AIM -
Wherever a line holds the string "code", copy that line.
- - - -
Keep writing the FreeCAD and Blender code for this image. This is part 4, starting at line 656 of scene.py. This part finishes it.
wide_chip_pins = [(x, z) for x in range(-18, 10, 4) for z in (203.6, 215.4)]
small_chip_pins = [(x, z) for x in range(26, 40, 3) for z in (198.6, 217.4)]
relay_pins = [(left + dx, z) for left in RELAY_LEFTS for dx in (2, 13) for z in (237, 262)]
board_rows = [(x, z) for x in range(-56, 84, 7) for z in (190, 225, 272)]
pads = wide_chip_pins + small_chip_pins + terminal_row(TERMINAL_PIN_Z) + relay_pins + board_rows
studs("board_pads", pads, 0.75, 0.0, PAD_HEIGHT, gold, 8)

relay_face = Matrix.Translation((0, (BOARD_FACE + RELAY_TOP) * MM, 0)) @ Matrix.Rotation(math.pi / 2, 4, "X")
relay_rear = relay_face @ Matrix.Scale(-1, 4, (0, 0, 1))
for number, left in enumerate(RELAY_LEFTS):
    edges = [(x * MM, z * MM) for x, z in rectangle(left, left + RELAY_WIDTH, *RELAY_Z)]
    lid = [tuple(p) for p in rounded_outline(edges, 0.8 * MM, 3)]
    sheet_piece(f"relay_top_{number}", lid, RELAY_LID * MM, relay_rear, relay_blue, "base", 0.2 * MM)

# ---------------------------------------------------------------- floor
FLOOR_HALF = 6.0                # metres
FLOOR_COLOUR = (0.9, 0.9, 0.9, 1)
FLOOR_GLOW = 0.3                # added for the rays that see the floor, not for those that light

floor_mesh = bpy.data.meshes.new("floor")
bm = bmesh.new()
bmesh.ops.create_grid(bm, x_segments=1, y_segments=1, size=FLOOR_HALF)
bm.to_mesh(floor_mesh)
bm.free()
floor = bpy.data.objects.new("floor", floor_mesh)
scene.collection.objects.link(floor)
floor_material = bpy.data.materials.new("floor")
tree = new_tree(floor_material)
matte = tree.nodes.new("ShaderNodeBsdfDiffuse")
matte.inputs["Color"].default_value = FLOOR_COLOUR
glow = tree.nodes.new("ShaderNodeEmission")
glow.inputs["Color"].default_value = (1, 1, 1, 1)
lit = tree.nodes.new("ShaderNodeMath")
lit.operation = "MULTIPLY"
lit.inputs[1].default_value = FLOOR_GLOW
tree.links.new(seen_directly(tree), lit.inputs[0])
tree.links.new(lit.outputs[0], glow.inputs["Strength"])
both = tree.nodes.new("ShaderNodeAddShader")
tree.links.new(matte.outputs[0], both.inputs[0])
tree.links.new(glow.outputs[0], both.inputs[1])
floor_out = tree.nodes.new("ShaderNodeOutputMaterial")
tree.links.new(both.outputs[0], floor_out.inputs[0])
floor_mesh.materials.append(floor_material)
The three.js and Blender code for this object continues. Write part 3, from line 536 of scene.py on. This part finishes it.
- - - -
EXERCISE RESPONSE -
Keep writing the FreeCAD and Blender code for this image. This is part 4, starting at line 656 of scene.py. This part finishes it.
The three.js and Blender code for this object continues. Write part 3, from line 536 of scene.py on. This part finishes it.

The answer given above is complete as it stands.